## Data provided
-------

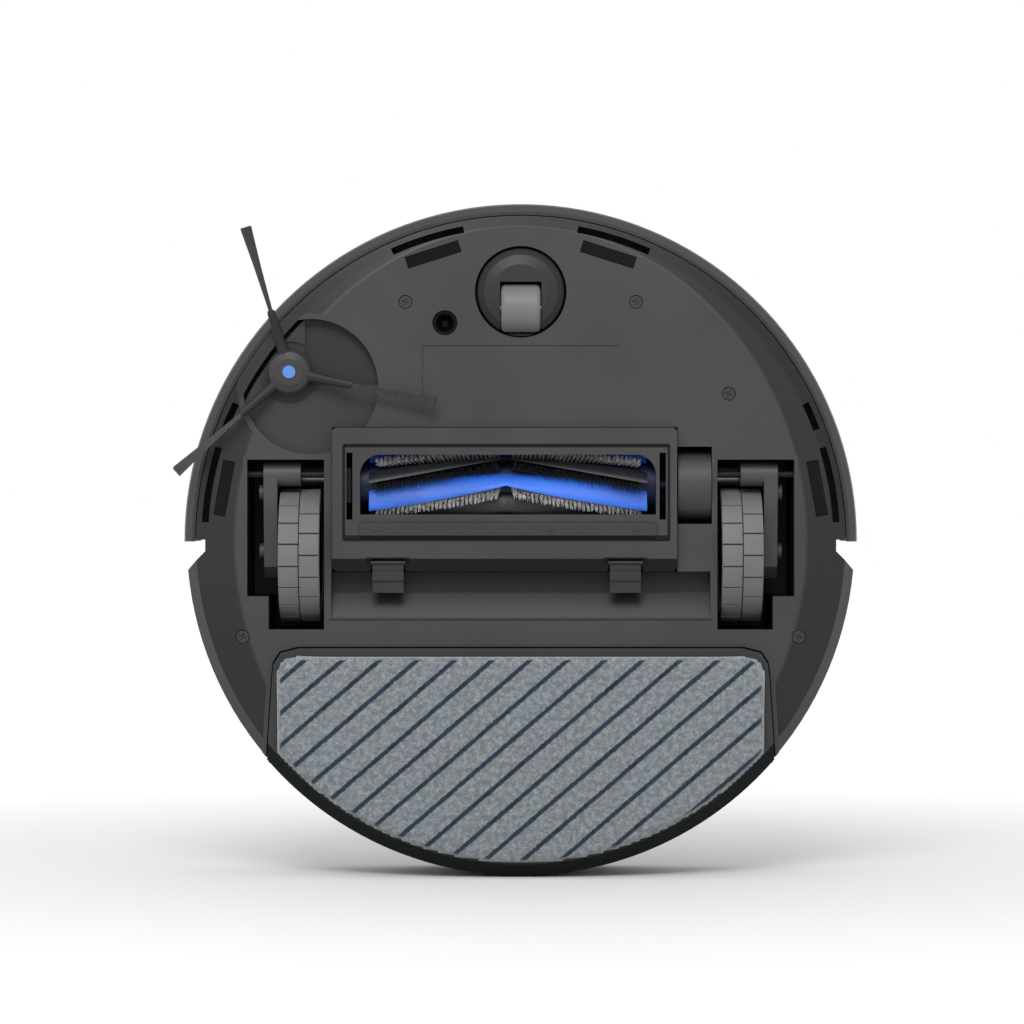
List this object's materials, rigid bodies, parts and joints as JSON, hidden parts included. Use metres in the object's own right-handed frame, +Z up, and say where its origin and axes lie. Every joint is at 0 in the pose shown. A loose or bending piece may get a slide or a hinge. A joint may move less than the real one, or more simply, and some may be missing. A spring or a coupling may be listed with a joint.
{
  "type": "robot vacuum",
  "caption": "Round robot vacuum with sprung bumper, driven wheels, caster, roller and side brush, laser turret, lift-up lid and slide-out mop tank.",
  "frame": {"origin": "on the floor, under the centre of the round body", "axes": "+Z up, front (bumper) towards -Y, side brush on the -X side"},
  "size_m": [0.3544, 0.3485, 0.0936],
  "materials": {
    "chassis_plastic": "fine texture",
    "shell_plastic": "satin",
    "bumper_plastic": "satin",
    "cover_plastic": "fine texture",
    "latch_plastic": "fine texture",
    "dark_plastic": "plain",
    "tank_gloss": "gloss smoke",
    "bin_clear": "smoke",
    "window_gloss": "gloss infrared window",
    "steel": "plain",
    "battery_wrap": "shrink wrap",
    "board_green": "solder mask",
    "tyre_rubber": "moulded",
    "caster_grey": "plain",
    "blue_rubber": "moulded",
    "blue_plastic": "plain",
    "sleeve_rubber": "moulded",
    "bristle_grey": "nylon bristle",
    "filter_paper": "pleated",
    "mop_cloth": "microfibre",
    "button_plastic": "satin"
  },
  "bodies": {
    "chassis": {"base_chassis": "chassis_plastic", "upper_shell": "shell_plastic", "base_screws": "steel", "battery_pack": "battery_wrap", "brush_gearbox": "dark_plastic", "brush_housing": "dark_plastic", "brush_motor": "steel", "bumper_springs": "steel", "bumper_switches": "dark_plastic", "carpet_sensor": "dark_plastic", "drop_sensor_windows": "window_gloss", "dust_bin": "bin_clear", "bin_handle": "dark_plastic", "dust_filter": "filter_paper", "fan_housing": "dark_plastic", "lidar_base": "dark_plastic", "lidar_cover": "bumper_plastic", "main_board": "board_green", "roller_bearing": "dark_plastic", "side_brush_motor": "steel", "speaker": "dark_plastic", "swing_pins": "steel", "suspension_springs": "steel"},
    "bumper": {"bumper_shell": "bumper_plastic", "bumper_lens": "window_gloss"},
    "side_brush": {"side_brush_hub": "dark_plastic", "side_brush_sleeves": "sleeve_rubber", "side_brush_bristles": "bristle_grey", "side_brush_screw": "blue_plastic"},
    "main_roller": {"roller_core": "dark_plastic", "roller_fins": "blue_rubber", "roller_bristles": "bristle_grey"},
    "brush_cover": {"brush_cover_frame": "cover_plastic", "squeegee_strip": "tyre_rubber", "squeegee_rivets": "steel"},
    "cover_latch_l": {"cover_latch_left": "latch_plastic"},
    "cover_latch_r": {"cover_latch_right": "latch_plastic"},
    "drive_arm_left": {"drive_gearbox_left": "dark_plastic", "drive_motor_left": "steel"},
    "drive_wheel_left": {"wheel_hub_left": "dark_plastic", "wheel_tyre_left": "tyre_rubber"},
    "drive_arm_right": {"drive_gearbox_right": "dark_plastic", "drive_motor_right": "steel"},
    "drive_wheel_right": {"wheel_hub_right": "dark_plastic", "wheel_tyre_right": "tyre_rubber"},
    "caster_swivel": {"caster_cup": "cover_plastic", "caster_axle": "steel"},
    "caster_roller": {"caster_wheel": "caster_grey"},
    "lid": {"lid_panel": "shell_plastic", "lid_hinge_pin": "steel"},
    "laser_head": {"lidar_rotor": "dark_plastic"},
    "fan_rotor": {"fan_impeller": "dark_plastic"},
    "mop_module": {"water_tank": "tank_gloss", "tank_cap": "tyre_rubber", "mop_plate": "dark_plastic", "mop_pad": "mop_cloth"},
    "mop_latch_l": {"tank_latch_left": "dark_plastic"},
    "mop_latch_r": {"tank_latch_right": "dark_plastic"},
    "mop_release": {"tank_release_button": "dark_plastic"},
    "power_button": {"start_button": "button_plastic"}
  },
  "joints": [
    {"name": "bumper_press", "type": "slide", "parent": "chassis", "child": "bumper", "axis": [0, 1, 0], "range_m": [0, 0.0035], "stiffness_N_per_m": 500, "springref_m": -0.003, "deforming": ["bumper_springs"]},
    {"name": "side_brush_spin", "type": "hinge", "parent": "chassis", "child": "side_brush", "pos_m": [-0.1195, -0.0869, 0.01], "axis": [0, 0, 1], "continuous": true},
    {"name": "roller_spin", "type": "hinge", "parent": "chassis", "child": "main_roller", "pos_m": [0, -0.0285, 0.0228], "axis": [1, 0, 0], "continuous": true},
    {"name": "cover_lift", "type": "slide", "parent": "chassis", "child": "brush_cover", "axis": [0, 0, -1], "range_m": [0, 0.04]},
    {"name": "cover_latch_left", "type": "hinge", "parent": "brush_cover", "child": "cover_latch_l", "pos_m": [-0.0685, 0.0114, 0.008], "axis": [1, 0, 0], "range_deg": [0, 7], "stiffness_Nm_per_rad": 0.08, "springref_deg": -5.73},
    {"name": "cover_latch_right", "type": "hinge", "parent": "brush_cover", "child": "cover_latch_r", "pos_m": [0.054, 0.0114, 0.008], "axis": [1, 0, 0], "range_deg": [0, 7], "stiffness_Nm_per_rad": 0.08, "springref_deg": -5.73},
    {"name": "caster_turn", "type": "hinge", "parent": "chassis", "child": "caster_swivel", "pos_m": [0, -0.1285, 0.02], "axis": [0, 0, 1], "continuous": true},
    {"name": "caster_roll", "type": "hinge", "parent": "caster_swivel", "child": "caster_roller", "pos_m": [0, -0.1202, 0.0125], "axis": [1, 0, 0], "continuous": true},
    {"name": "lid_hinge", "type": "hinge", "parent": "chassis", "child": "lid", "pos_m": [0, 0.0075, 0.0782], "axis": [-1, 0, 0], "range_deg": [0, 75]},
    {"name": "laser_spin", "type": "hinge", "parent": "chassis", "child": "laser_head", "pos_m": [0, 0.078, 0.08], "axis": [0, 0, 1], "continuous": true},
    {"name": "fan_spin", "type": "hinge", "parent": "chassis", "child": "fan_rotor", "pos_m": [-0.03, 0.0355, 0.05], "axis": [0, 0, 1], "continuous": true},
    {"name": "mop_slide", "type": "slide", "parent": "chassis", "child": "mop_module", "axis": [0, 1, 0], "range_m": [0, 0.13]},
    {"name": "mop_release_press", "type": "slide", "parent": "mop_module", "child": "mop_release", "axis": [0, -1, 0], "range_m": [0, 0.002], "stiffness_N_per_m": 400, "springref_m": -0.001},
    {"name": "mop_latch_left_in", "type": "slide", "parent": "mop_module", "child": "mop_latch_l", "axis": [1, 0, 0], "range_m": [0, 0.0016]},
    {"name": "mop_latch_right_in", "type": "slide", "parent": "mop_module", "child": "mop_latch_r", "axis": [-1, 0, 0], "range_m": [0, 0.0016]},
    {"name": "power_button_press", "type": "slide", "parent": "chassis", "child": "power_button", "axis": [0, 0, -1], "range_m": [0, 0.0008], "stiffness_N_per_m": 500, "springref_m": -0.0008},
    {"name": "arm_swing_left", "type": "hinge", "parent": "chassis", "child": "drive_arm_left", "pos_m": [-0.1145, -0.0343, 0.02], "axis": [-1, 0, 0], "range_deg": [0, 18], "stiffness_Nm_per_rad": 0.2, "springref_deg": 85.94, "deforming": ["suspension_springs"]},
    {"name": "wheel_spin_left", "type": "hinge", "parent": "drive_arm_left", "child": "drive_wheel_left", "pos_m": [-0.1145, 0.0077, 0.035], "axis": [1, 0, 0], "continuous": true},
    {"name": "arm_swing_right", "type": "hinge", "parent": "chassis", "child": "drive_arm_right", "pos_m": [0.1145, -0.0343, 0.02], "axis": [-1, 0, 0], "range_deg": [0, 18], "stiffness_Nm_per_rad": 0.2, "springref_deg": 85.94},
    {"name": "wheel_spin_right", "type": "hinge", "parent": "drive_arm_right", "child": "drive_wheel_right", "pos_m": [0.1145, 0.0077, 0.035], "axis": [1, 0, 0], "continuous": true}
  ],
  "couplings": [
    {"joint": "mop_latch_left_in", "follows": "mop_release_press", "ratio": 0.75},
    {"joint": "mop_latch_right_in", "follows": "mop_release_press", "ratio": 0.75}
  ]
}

-------

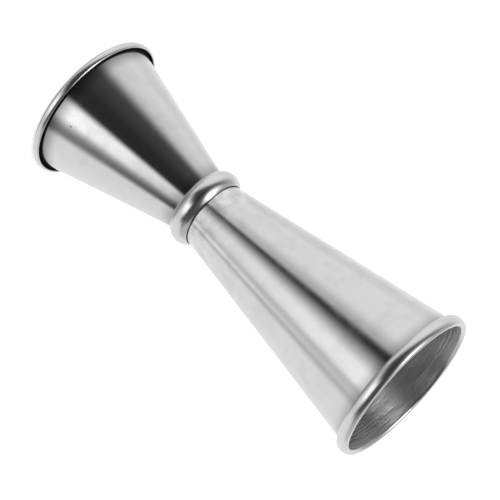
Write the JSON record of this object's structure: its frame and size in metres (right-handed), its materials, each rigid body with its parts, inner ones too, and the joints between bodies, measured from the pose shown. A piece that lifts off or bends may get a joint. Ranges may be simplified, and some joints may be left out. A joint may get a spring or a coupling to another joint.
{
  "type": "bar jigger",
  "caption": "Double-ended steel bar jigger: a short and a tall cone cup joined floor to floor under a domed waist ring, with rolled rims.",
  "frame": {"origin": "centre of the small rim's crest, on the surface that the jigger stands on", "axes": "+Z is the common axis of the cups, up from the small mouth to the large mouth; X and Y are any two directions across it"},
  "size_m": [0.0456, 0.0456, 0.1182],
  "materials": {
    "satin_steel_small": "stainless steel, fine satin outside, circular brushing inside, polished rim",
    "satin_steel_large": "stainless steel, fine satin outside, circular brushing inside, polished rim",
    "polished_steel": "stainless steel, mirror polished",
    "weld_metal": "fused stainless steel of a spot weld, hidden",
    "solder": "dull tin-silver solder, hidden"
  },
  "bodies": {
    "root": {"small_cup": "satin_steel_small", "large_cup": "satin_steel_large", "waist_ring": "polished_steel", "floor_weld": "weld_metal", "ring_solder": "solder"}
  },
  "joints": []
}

-------

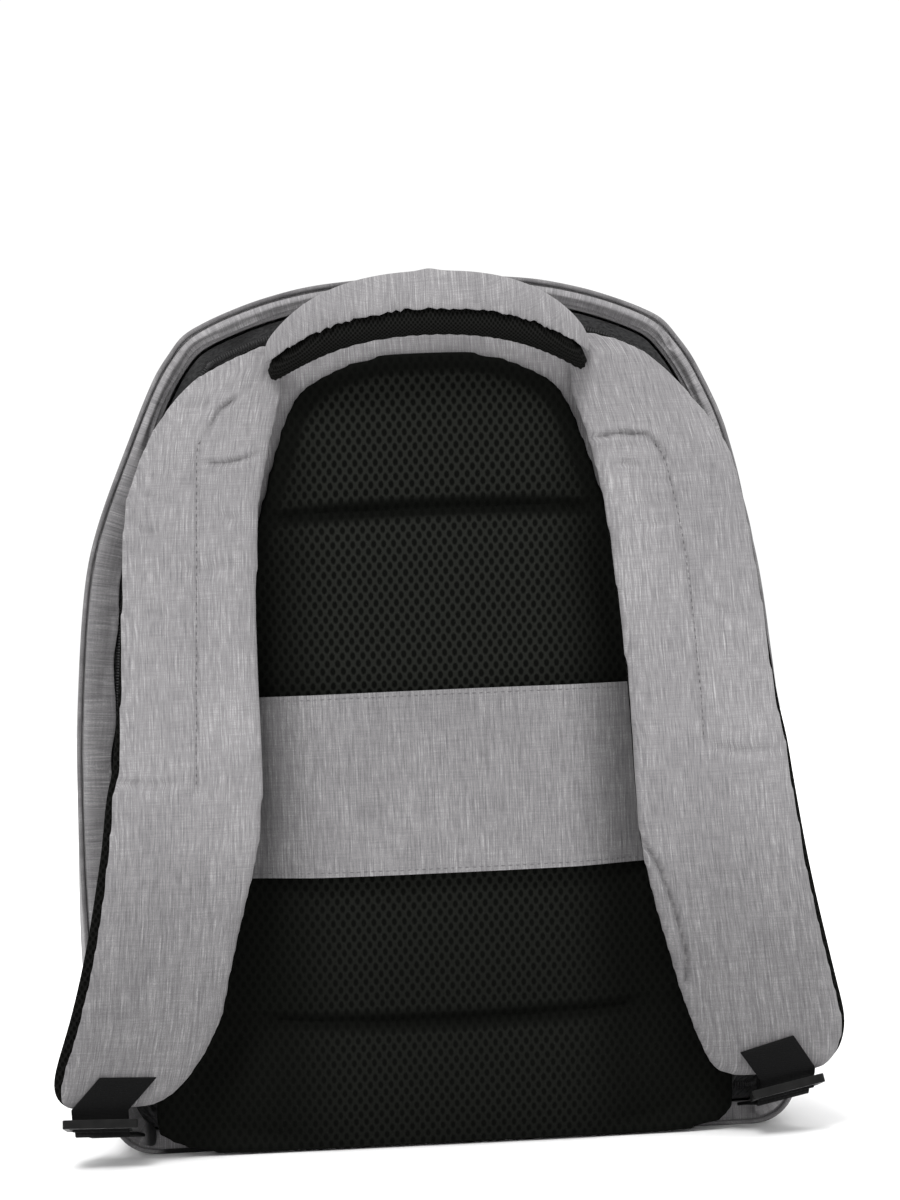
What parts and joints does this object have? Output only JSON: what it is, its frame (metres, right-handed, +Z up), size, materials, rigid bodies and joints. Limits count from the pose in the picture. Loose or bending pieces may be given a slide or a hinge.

-------

## Short task
Of the lines in this data, how many contain "origin"? Reply with only the number.

## Complete answer
3